The Alligator Tour is out (Keith's idea, not mine)
because it is Sunday. Soul Food is next on the list, so we end up
consuming enough soul food to kill nine vegetarians. We try to catch the
Big Gay Mardi Gras Parade, but we are hindered by the fact that we show up
late and the parade has no official route. The skies open up,
we all get rained on, we all have a cool time.
Nap time, then we're going out one last time, despite the total urge we
have to just get the hell out of town and detox for a
while. First stop o' the night: D.B.A., a litle bar near the quarter,
where Lenay is going to meet up with her friends and we plan
to split for Bouron Street one last time. At one point, we find out that
Keith and I are the only ones there that think 'DBA' means
'Database Admin' but we keep it quiet. This is not Dork Country. After DBA
we embark on the Final Hurrah, where we get our groove on
one last time, spend the rest of our money, and, unfortunately, both get
independently and randomly groped by the Leather Clad Wang crowd.

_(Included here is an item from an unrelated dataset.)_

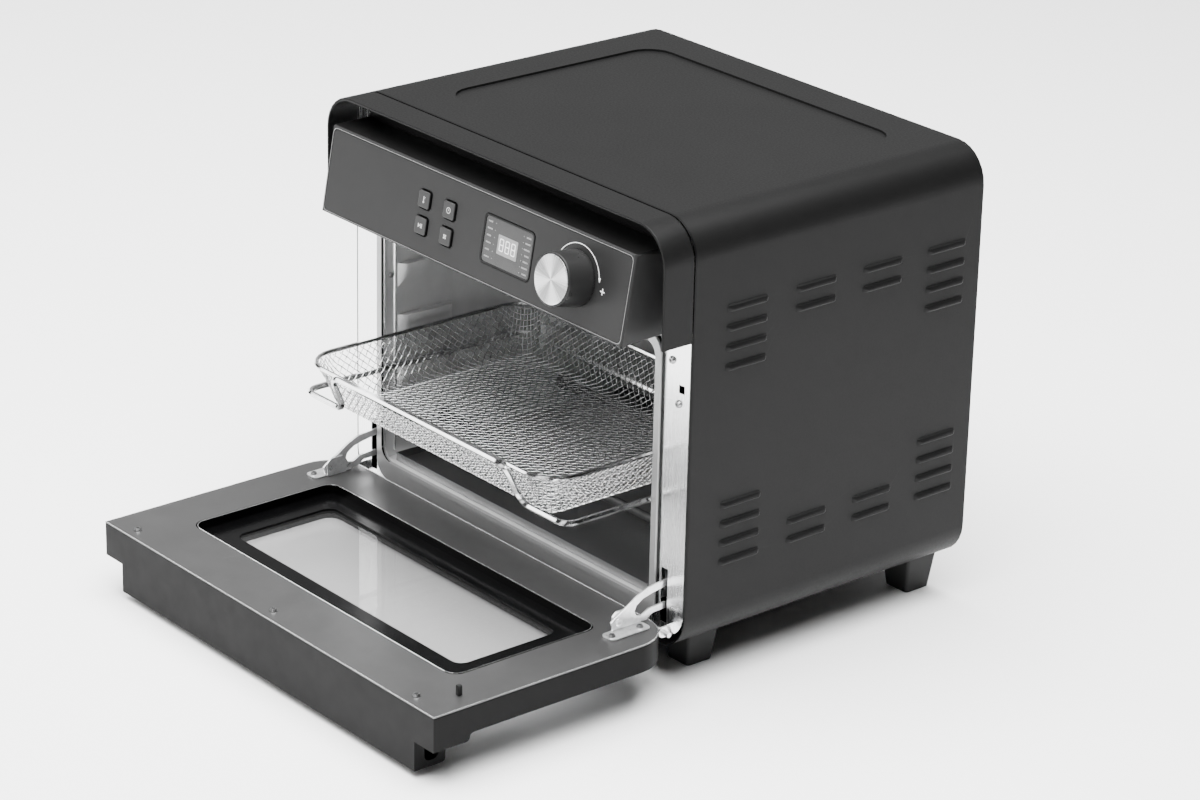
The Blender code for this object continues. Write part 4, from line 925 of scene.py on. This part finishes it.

At this point, I say Yes, God, I get The Message, It Is Time to Leave New
Orleans. Just as soon as the sun comes up and I can walk
again, that is.
Monday morning we get up, grab coffee, mooch some free email, say goodbye
to Lenay, and hit the highway. Keith heads east on the I-10,
I go west, and we end another Diehl/Hance road trip. May there be many
The rest of the day is spent clocking much miles towards Austin. I have a
friend I (mistakenly) think I can find in the phonebook, and
if not that, Repubgirl, a fellow Mayday Mystery junky, has
called me back and offered
to let me crash. I've always heard good things about Austin, and it is
roughly on the way
to Tucson, so off I go. Houston and the southern parts of Texas are
flooded, and the highways suck, and somewhere around 10:30 I
enter what has to be the largest, most violent storm I have ever seen, and
I drive 5 mph for about an hour, scared out of my mind.

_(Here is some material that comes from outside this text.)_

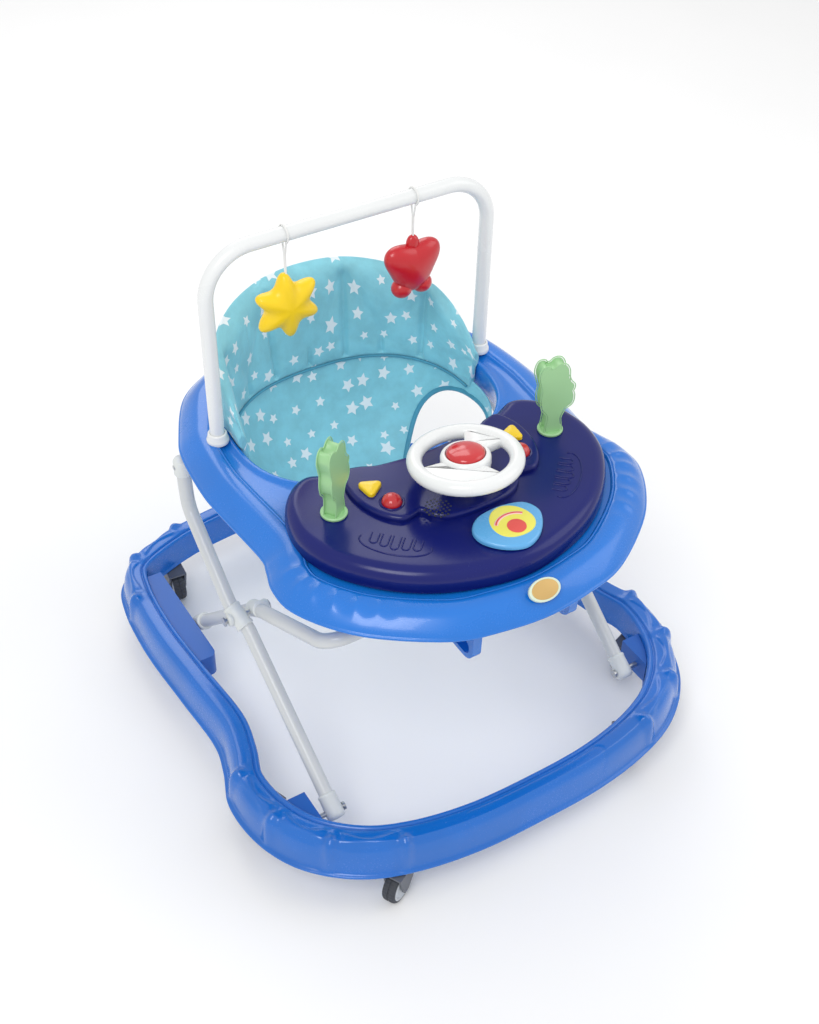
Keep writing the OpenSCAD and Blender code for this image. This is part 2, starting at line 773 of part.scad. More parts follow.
module bar_collars() {
  color([0.9, 0.91, 0.92]) pair() translate([bar_w / 2, bar_y, bar_foot]) difference() {
    union() {
      cylinder(r = tube_r + 3, h = 10);
      cylinder(r1 = tube_r + 4.5, r2 = tube_r + 3, h = 3);
    }
    translate([0, 0, -eps]) cylinder(r = tube_r + 0.02, h = 12);
  }
}

toy_z = 598;
star_x = -93;
heart_x = 87;

// A puffed solid: an outline given by its radius at each angle, thick in the middle
module puffed(radii, thick) {
  m = len(radii);
  levels = [-1, -0.75, -0.3, 0.3, 0.75, 1];
  function share(k) = pow(1 - pow(abs(levels[k]), 2.2), 0.5);
  points = [for (k = [0:5]) for (i = [0:m - 1])
    let (a = 360 * i / m, r = radii[i] * (0.35 + 0.65 * share(k)))
    [r * cos(a), levels[k] * thick / 2, r * sin(a)]];
  polyhedron(points, tube_faces(6, m));
}

module star() {
  color([0.95, 0.78, 0.1]) translate([star_x, bar_y, toy_z]) rotate([0, 12, 0])
    puffed([for (i = [0:47]) star_r * (0.78 + 0.22 * cos(6 * (i * 7.5 - 90)))], 32);
}

module heart() {
  color([0.78, 0.15, 0.18]) translate([heart_x, bar_y, toy_z]) puffed(
    [for (i = [0:47]) let (a = i * 7.5)
      heart_r * (0.9 - 0.12 * sin(a) + 0.14 * abs(cos(a)) - (a > 180 ? 0.05 * pow(sin(a), 8) : 0))], 34);
}

// A cord loop round the bar, with its tail down to the top of the toy
module toy_cord(x, top) {
  color([0.95, 0.95, 0.95]) {
    translate([x, bar_y, bar_z]) rotate([0, 90, 0]) rotate_extrude($fn = 48)
      translate([tube_r + 1.8, 0]) circle(1.1, $fn = 16);
    translate([x, bar_y, top]) cylinder(r = 1.2, h = bar_z - tube_r - 1.8 - top);
  }
}

/* ---- Seat ---- */

// How far the pad's inner face stands inside the seat opening
pad_in = 6;

// Height of the backrest's upper edge over the deck, by direction from the opening's middle
function back_edge(a) = 6 + (back_h - 6) * pow(max(0, sin(a)), 0.6);

// How far the pad's outer face stands outside the seat opening: least beside the toy bar's posts
function back_out(a) = 2 + (pad_t - pad_in - 2) * min(1, max(0, (sin(a) - 0.17) / 0.33));

module seat_back() {
  steps = 40;
  section = [[0, 0], [0, 0.5], [0, 0.97], [0.3, 1.02], [0.7, 1.02], [1, 0.97], [1, 0.5], [1, 0.12], [1, 0]];
  points = [for (i = [0:steps]) let (a = 2 + 176 * i / steps) for (s = section)
    let (h = back_edge(a) * s[1])
    let (d = pad_in * (1 - s[0]) - back_out(a) * s[0] - max(0, h - 12) * 0.14 * pow(sin(a), 2))
    let (q = open_point(a, d)) [q[0], q[1], deck_z + 3.5 + h]];
  color([0.55, 0.8, 0.87]) polyhedron(points, tube_faces(steps + 1, len(section)));
}

// Bowl of the seat: share of the opening's radius, and height as a share of the depth
bowl_rows = [[0.976, 0.97], [0.971, 0.85], [0.935, 0.68], [0.87, 0.48], [0.78, 0.29], [0.63, 0.13], [0.42, 0.03], [0.2, 0]];
bowl_n = 40;
function bowl_point(k, i, inner) =
  let (a = 360 * i / bowl_n, row = bowl_rows[k])
  let (r = open_radius(a) * row[0] - (inner ? 3.5 : 0), up = inner ? 3.5 * (1 - row[1]) : 0)
  [r * cos(a), open_y - 14 * (1 - row[1]) + r * sin(a), seat_z + (deck_z - 1 - seat_z) * row[1] + up];

// True where the cell is fabric, false where a leg passes through
function cloth(k, i) =
  let (a = 360 * (i + 0.5) / bowl_n)
  !((k >= 1 && k <= 4) && ((a > 188 && a < 252) || (a > 288 && a < 352)));

module seat_bucket() {
  rows = len(bowl_rows);
  n = bowl_n;
  layer = rows * n;
  points = concat(
    [for (k = [0:rows - 1]) for (i = [0:n - 1]) bowl_point(k, i, false)],
    [for (k = [0:rows - 1]) for (i = [0:n - 1]) bowl_point(k, i, true)]);
  function v(k, i, s) = s * layer + k * n + (i + n) % n;
  function wall_face(p, q) = [[p, p + layer, q + layer], [p, q + layer, q]];
  sheet = [for (k = [0:rows - 2]) for (i = [0:n - 1]) if (cloth(k, i))
    each [
      [v(k, i, 0), v(k + 1, i + 1, 0), v(k + 1, i, 0)], [v(k, i, 0), v(k, i + 1, 0), v(k + 1, i + 1, 0)],
      [v(k, i, 1), v(k + 1, i, 1), v(k + 1, i + 1, 1)], [v(k, i, 1), v(k + 1, i + 1, 1), v(k, i + 1, 1)]
    ]];
  rim = [for (i = [0:n - 1]) each wall_face(v(0, i, 0), v(0, i + 1, 0))];
  holes = [for (k = [0:rows - 2]) for (i = [0:n - 1]) if (!cloth(k, i)) each concat(
    cloth(k - 1, i) ? wall_face(v(k, i + 1, 0), v(k, i, 0)) : [],
    cloth(k + 1, i) ? wall_face(v(k + 1, i, 0), v(k + 1, i + 1, 0)) : [],
    cloth(k, (i + n - 1) % n) ? wall_face(v(k, i, 0), v(k + 1, i, 0)) : [],
    cloth(k, (i + 1) % n) ? wall_face(v(k + 1, i + 1, 0), v(k, i + 1, 0)) : [])];
  floors = [
    [for (i = [0:n - 1]) v(rows - 1, i, 0)],
    [for (i = [n - 1:-1:0]) v(rows - 1, i, 1)]
  ];
  color([0.5, 0.76, 0.84]) polyhedron(points, concat(sheet, rim, holes, floors));
}

// Clips that hold the seat's hem under the tray
module seat_clips() {
  color([0.88, 0.89, 0.9]) for (a = [20, 60, 120, 160, 215, 325])
    let (q = open_point(a, -10))
    translate([q[0], q[1], tray_z + 4]) rotate([0, 0, a]) translate([-5, -8, 0]) cube([8, 16, 8]);
}

base_ring();
caster_sockets();
front_brackets();
leg_foot_pins();
side_rails();
base_screws();
caster_housing_cut(0);  // caster_front_left
caster_housing_cut(1);  // caster_front_right
caster_housing_cut(2);  // caster_side_left
caster_housing_cut(3);  // caster_side_right
caster_housing_cut(4);  // caster_rear_left
caster_housing_cut(5);  // caster_rear_right
caster_wheel(0);  // wheel_front_left
caster_wheel(1);  // wheel_front_right
caster_wheel(2);  // wheel_side_left
caster_wheel(3);  // wheel_side_right
caster_wheel(4);  // wheel_rear_left
caster_wheel(5);  // wheel_rear_right
leg_tube(-1);  // leg_left
leg_tube(1);  // leg_right
leg_foot_caps();
leg_top_caps();
leg_saddles();
front_frame();
slider_ends();
frame_saddles();
cross_rivets();
tray_shell();
hinge_brackets();
hinge_pins();
height_rack();
release_button();
play_panel();
panel_base();
battery_door();
batteries();
circuit_board();
speaker();
tray_badge();
steering_column();
steering_wheel();
horn_button();
yellow_button(-1);  // yellow_button_left
yellow_button(1);  // yellow_button_right
red_button(-1);  // red_button_left
red_button(1);  // red_button_right
song_plate();
figure(-1);  // figure_left
figure(1);  // figure_right
toy_bar();
bar_collars();
star();
toy_cord(star_x, toy_z + star_r);  // star_cord
heart();
toy_cord(heart_x, toy_z + heart_r * 0.9);  // heart_cord
seat_back();
seat_bucket();
seat_clips();
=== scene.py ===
"""A baby walker's looks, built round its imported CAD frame. Metres, floor at z = 0, front at -Y."""

import json
import math

import bpy
import numpy as np
from mathutils import Matrix, Vector


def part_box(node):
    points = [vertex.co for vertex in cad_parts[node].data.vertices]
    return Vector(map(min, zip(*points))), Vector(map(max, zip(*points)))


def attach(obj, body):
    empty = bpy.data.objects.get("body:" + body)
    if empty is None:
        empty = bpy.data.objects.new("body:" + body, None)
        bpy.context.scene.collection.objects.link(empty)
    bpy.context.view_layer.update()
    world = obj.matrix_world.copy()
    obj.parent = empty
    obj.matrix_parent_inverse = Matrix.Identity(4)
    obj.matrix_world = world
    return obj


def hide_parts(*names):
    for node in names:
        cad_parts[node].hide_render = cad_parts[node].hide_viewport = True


bl_info = {
    "name": "Baby walker looks",
    "version": (1, 0, 0),
    "blender": (4, 5, 0),
    "location": "View3D > Sidebar > Walker",
    "description": "Builds the moulded, metal and fabric pieces of a baby walker on its CAD frame",
    "category": "Add Mesh",
}

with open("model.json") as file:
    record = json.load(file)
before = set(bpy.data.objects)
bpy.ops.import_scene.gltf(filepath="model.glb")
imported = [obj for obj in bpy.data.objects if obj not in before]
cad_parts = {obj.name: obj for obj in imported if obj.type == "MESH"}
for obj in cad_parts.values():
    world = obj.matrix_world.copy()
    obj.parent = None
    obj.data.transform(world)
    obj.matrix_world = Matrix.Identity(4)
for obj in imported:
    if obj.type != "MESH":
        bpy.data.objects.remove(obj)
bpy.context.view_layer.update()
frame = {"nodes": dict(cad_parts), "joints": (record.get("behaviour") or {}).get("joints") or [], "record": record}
MM = 0.001


def srgb(red, green, blue):
    """A screen colour, 0 to 255 a channel, as linear light."""
    return tuple(((c / 255 + 0.055) / 1.055) ** 2.4 if c > 10 else c / 255 / 12.92 for c in (red, green, blue))


def size(name, default, about):
    return bpy.props.FloatProperty(name=name, description=about, default=default, unit="LENGTH", precision=4)


def tint(name, default, about):
    return bpy.props.FloatVectorProperty(
        name=name, description=about, default=default, subtype="COLOR", min=0, max=1, size=3
    )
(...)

When I pop out of the rain, I'm in Austin. Much to my amazement, I
discover that it is physically possible for the environment to be
even *more* humid than New Orleans. Austin was something like 400%
humidity, where you could actually swirl a tea bag in the air and
Friend #1 is not in the phonebook, and it turns out that Repubgirl is
planning to put me up in a hotel for the night.

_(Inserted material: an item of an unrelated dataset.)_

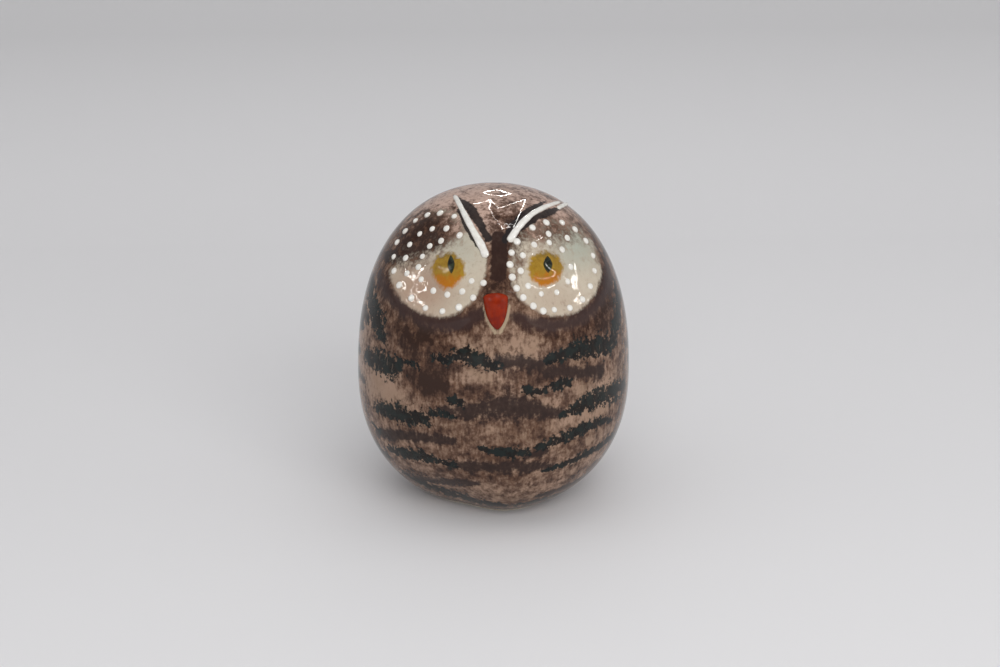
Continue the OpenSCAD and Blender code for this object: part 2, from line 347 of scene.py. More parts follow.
def azimuths(n):
    """Azimuth steps from the front round to the front, closer together over the face."""
    s = 2 * np.pi * np.arange(n) / n
    return np.degrees(s) - 20 * np.sin(s)


def latitudes(n, lowest_z):
    """Even steps from the latitude of the lowest ring to just under the top."""
    lowest = -math.asin(((WIDEST_Z - lowest_z) / LOW_REACH) ** (LOW_FULL / 2))
    return lowest + (np.pi / 2 - lowest) * np.arange(n) / n


def back_point(x, z, grow):
    """The point of the back skin at a place x, z, by correcting a first guess."""
    ask_x, ask_z = x.copy(), z.copy()
    for _ in range(8):
        y = BODY_D / 2 * np.sqrt(np.maximum(egg_width(ask_z) ** 2 - (ask_x / (BODY_W / 2)) ** 2, 0))
        found = skin(np.stack([ask_x, y, ask_z], -1), grow)
        ask_x += x - found[:, 0]
        ask_z += z - found[:, 2]
    return found


def stadium(x, z, grow):
    """The nearest place to x, z on the slot's outline, grown by that much."""
    middle = np.clip(x, -(SLOT_L - SLOT_H) / 2, (SLOT_L - SLOT_H) / 2)
    away = unit(np.stack([x - middle, z - SLOT_Z], -1)) * (SLOT_H / 2 + grow)
    return middle + away[:, 0], SLOT_Z + away[:, 1]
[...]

Not really understanding why, I ask. "Because," she says, "...my husband
thinks you are a serial killer." (See 'Mayday Mystery' under
'Weird things people have repeatedly said to me regarding this site') I
reflect on how desensitized I have become to people
saying this exact phrase to me, so, forget it, I get my own hotel. The
next morning we end up meeting for coffee, though, which is
great, and Reubgirl gives me a quick tour of downtown Austin & the State
House. Very, very Texan.
But I'm itching for miles. And Arizona. And no %$#%^ing humidity. So I vow
not to sleep until I'm in Tucson, and off I go.
A whole lot of boring Texas driving goes by, and I managed to read 75
pages of Master and Margarita while driving - the trick
is to hold the book on the steering wheel and keep it balanced between the
center line and the yellow edge-of-road line. About an hour
from the Texas/New Mexico border I spot some sort of Dark Black Mass up
ahead, a slow moving blob of airborne debris headed right
for the highway. I figure if I now go 110mph for a while, I can outrun it,
but I end up catching the tip of the storm just as it
hits the highway. A dust storm! And not a little dinky
Arizonan/I-10/tumbleweed kind of dust storm, but an honest-to-god
Lawrence of Arabia, tie-down-the-camels-and-bust-out-the-tents kind of
storm. Having only caught the tip, I'm out in three minutes, and
my car's paint is slightly duller, having been sandblasted away. I have no
idea what the people behind me did, but I'm not stopping to
find out, because Tucson is only 400 miles away! New Mexico goes by in a
flash, I do an in-car victory dance on the Arizona border, and gun
it until I can see the tower lights on Mt. Lemmon. I'm posotively flying
now, despite the fact that it is 3 in the morning and I've
consumed nothing all day but beef jerky and Mountain Dew.
Sycraft is home, he's awake, and he
has a spare couch, and suddenly, I'm home.